I still do. I always felt the most like myself when I was with her. ”
“I don’t think you’re an asshole.” He starts. “I think it’s good that you’re finally being honest with yourself.”
Emery laughs. Allie squished the dandelions in her hand, and they discovered the yellow stain it leaves behind. Now they’re picking them just to squish them.
“I don’t regret my daughter,” I say boldly. “And I don’t regret being married to Becca. But I do regret not giving me and Autumn a real shot.”
I know that makes no sense. But I don’t try to defend it. He doesn’t question it either. “Did you try and talk to her at all after you went back home?”
I shake my head. “No. I knew better than that. I did try to look her up, just to see how she was doing. I was a mess, and I was hoping she wasn’t. Or maybe I hoped she was as messed up as me, I don’t know. But then, when I did, I realized she blocked me altogether. That hurt.”
“What are you going to do now?”
“Nothing. Whether I like it or not, it’s over. Even if Becca were to up and leave me one day, there’s no turning back. Plus, she’s happy with someone now…”

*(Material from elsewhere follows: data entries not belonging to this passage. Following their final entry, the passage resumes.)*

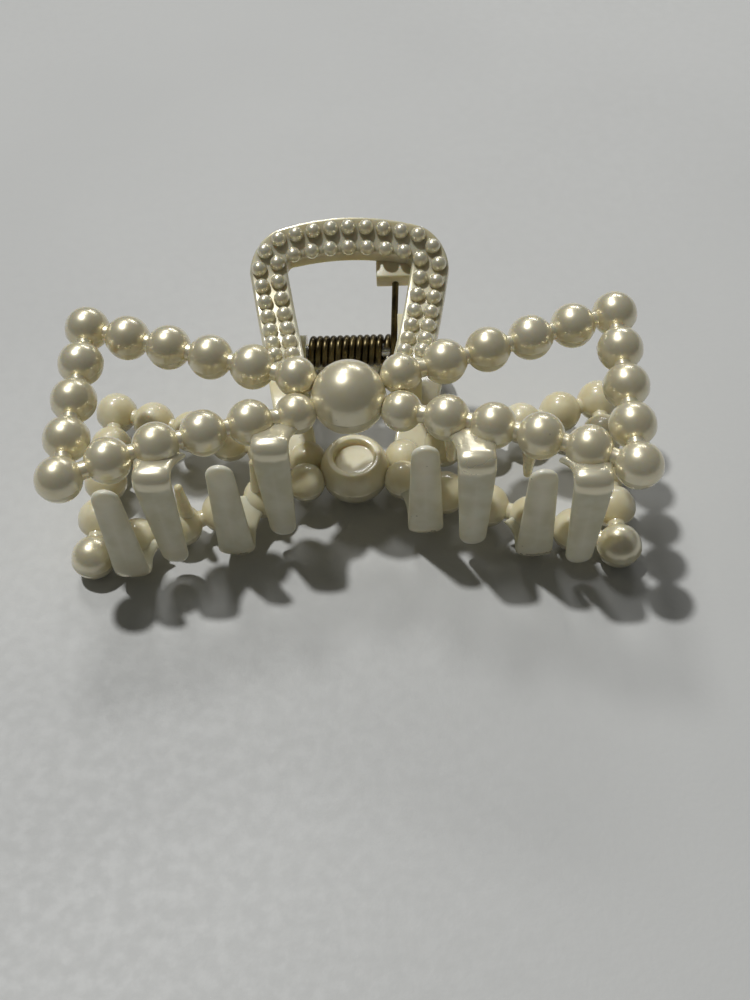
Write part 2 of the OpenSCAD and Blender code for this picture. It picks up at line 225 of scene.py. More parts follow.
# ---------------------------------------------------------------------------
# Bow loops. Each side of a jaw is a closed string of large imitation pearls
# joined by short necks, moulded in one piece of cream plastic. The outer half
# is lacquered with pearl, and the mould's parting line runs round the middle.
BOW_LENGTH = 102.4
BOW_END_HEIGHT = 33.5
BOW_RISE = 12.0
BOW_SETBACK = 20.6
PEARL_R = 4.0
INNER_PEARL_R = 3.6
INNER_PEARL_GAP = 2.55
KNOT_R = 6.5
FAR_WAIST = 4.0
NEAR_WAIST = 2.6
NEAR_CURVE = 0.85
NEAR_DIP = 2.0
NEAR_DIP_FROM = 0.4
NEAR_DIP_CURVE = 1.6
EDGE_STEPS = 5
COLUMN_STEPS = 4
NECK_R = 1.55
NECK_FLARE = 0.75
NECK_REACH = 0.3
NECK_RINGS = 12
NECK_SIDES = 28
SEAM_STEP = 0.05
SEAM_RIDGE = 0.05
SEAM_WIDTH = 1.6
PEARL_SIDES = 56
PEARL_RINGS = 17
BARE_BAND = 0.30
SEAM_ANGLES = (5.0, 2.6, 1.3, 0.0, -1.3, -2.6, -5.0)
COATED = (0.85, 0.795, 0.60)
COATED_DEEP = (0.79, 0.725, 0.51)
BARE = (0.79, 0.74, 0.54)
BARE_DEEP = (0.72, 0.65, 0.42)
BARE_ROUGH = 0.34
DIRT_SHADE = 0.35
LACQUER_FADE = 0.07
LACQUER_RAGGED = 0.12
SKIN_DEPTH = 0.0001

corner_x = BOW_LENGTH / 2 - PEARL_R
corner_y = BOW_END_HEIGHT / 2
inner_x = KNOT_R + INNER_PEARL_GAP


def edge_x(step):
    """Distance from the middle of a pearl in an edge of the bow, counted from its corner."""
    return corner_x - (corner_x - inner_x) * step / EDGE_STEPS


def far_pearl(step):
    return Vector((
        edge_x(step),
        -BOW_SETBACK + corner_y - (corner_y - FAR_WAIST) * step / EDGE_STEPS,
        BOW_RISE,
    ))


def near_pearl(step):
    share = step / EDGE_STEPS
    dip = (max(0.0, share - NEAR_DIP_FROM) / (1 - NEAR_DIP_FROM)) ** NEAR_DIP_CURVE
    return Vector((
        edge_x(step),
        -BOW_SETBACK - corner_y + (corner_y - NEAR_WAIST) * share ** NEAR_CURVE,
        BOW_RISE - NEAR_DIP * dip,
    ))


def column_pearl(step):
    return Vector((
        corner_x, -BOW_SETBACK + corner_y - BOW_END_HEIGHT * step / COLUMN_STEPS, BOW_RISE
    ))


def near_edge_at(x):
    """Where the near edge of the bow runs, at a distance from the middle."""
    step = (corner_x - abs(x)) / (corner_x - inner_x) * EDGE_STEPS
    return near_pearl(min(EDGE_STEPS, max(0.0, step)))


def skin(bm, rings):
    """Faces between each ring of points and the next. A ring of one point closes an end."""
    for low, high in zip(rings, rings[1:]):
        for k in range(max(len(low), len(high))):
            corners = []
            for ring, step in ((low, k), (low, k + 1), (high, k + 1), (high, k)):
                point = ring[step % len(ring)]
                if point not in corners:
                    corners.append(point)
            bm.faces.new(corners)


def cap(bm, rings):
    """Closes the two ends of a skin with a face each, where they aren't points."""
    for ring in (rings[0], rings[-1]):
        if len(ring) > 2:
            bm.faces.new(ring)


def turned(bm, profile, place, sides):
    """A shape turned on a lathe about Z, from (radius, height) pairs."""
    rings = []
    for radius, height in profile:
        if radius < 1e-6:
            rings.append([bm.verts.new(place @ Vector((0, 0, height)))])
            continue
        ring = []
        for k in range(sides):
            angle = 2 * math.pi * k / sides
            point = Vector((radius * math.cos(angle), radius * math.sin(angle), height))
            ring.append(bm.verts.new(place @ point))
        rings.append(ring)
    skin(bm, rings)
    cap(bm, rings)


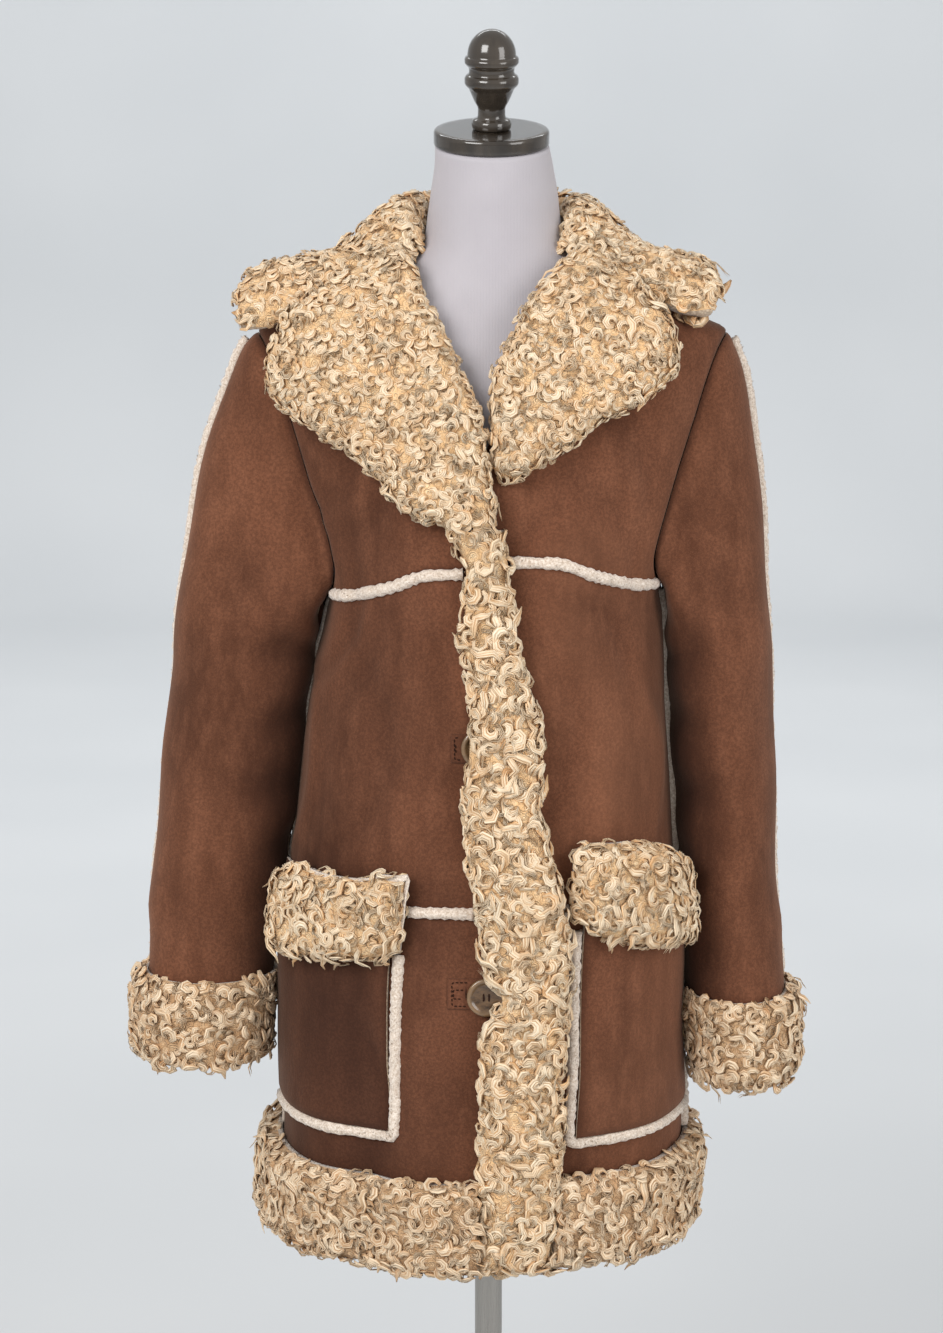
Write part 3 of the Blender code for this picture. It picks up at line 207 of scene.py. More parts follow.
def blend_colours(tree, amount, first, second, mode="MIX"):
    """Mix of two colours, each a value or a socket."""
    made = add_node(tree, "Mix", {0: amount}, data_type="RGBA", blend_type=mode)
    for key, colour in ((6, first), (7, second)):
        if isinstance(colour, bpy.types.NodeSocket):
            tree.links.new(colour, made.inputs[key])
        else:
            made.inputs[key].default_value = (*colour, 1.0)
    return made.outputs[2]


def spread(tree, value, low, high, to_low=0.0, to_high=1.0):
    """Value stretched from one range to another and kept inside it."""
    return add_node(tree, "MapRange", {0: value, 1: low, 2: high, 3: to_low, 4: to_high}).outputs[0]


def paint(tree, shader, colour, *layers):
    """Base colour: a first colour and layers over it.  Each layer gives a value, the range
    it runs over, how much the layer covers at both ends of it, its colour and a blend mode."""
    for value, low, high, to_low, to_high, over, *mode in layers:
        colour = blend_colours(tree, spread(tree, value, low, high, to_low, to_high), colour, over, *mode)
    tree.links.new(colour, shader.inputs["Base Color"])


def bump(tree, shader, height, distance, strength=1.0, under=None):
    """Bump on the shader's normal, on top of another bump if given."""
    made = add_node(tree, "Bump", {"Height": height, "Distance": distance, "Strength": strength})
    if under is not None:
        tree.links.new(under, made.inputs["Normal"])
    tree.links.new(made.outputs[0], shader.inputs["Normal"])
    return made.outputs[0]


def settle(item, slot, *nodes):
    """The piece rides on the stand and stands for its solids, which it hides; the slot is not used."""
    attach(item, "root")
    if nodes:
        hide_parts(*nodes)


paper, tree, shader = new_material("paper_sheet", 0.9)
# soft painted shadows: the sheet a little darker in some broad patches and lighter in others
paint(tree, shader, (0.590, 0.612, 0.632), (noise(tree, 1.1), 0.3, 0.7, 0, 1, (0.630, 0.650, 0.668)))
bend = np.radians(np.linspace(-90, 0, 13))
sheet_y = np.concatenate([[-SHEET_REACH], SHEET_REACH - SHEET_BEND + SHEET_BEND * np.cos(bend), [SHEET_REACH]])
sheet_z = np.concatenate([[0.0], SHEET_BEND + SHEET_BEND * np.sin(bend), [SHEET_HEIGHT]])
sheet_x = np.linspace(-SHEET_REACH, SHEET_REACH, 11)
sheet_points = np.stack(np.broadcast_arrays(sheet_x[None, :], sheet_y[:, None], sheet_z[:, None]), -1)
backdrop = add_piece("paper_backdrop", sheet_points.reshape(-1, 3), quads(len(sheet_y), 11)[:, ::-1],
                     materials=[paper])


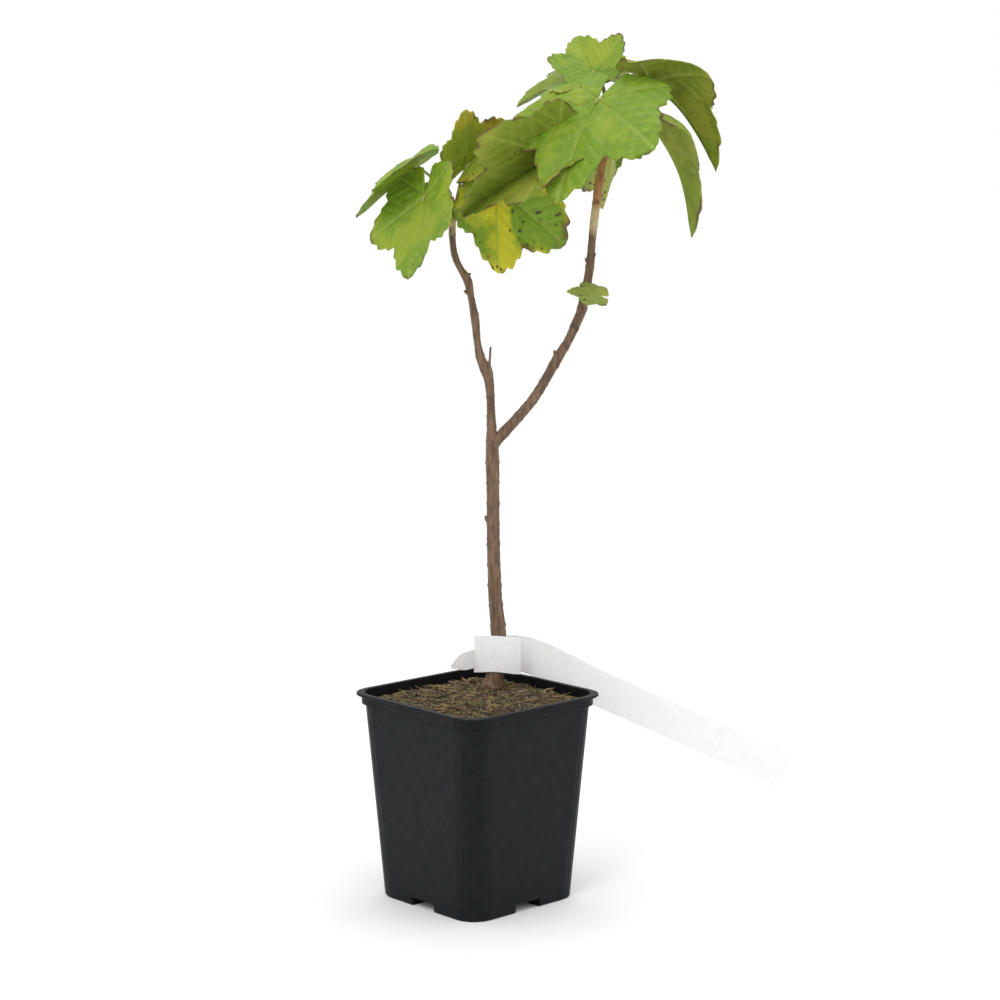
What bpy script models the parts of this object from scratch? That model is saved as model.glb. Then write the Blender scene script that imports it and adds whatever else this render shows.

My thoughts trail off. I’m happy that she’s happy, but that feeling in my stomach is back.
She’s with someone and said it’s serious.
The thought bothers me. I want to know about him.
I feel protective and irritated that I’m still blocked, so I can’t know anything about who he is, even though I have no right to anyway.
“Are you going to tell Becca you saw her today?”
I laugh. “Are you kidding? No. We ran into her mom one time, and she had an attitude for the rest of the day because I talked to her for ‘too long.’”
“Great, so now I have to lie to my wife too?” he asks.
I look at him, hoping he’s joking. Thankfully, he follows it with a laugh. “I’m kidding. I got you on this one, but promise me you won’t get me mixed up in anything worse.”
I nod my head, and we’re quiet for a minute while I zone out on the dandelions. I picture her here again. I know she’d be out there, down in the grass, having just as much fun as the kids, not worried about getting her clothes dirty. It makes me smile.
Emery looks at me, holding her handful of dandelions up like a trophy. I still see Autumn, clapping proudly behind her. How can I look at my whole world and still wonder if things could’ve been different?
I do miss the fun I had with Autumn. I know it wasn’t just the affair because we always had that much fun.
I know we still would as ‘grown adults.’ Why couldn’t we?
Aren’t you supposed to enjoy life with your partner?
She was my best friend, and no one else has ever come close.
No one has come close to making me feel the way I feel about myself when I’m with her.
But that’s all gone. And just as she said those years before, I have to live with the fact that I’ll never even know my best friend again.
And just as I feared, now that I’ve seen her again, I’m struggling with the thought of that.
“You didn’t lock that door like I told you to, huh?” he finally asks in a low voice I barely hear.
“I can’t when she has the key.”
Giggling interrupts as my little girl runs up to me, hands in the air, covered in a mess of tortured dandelion petals.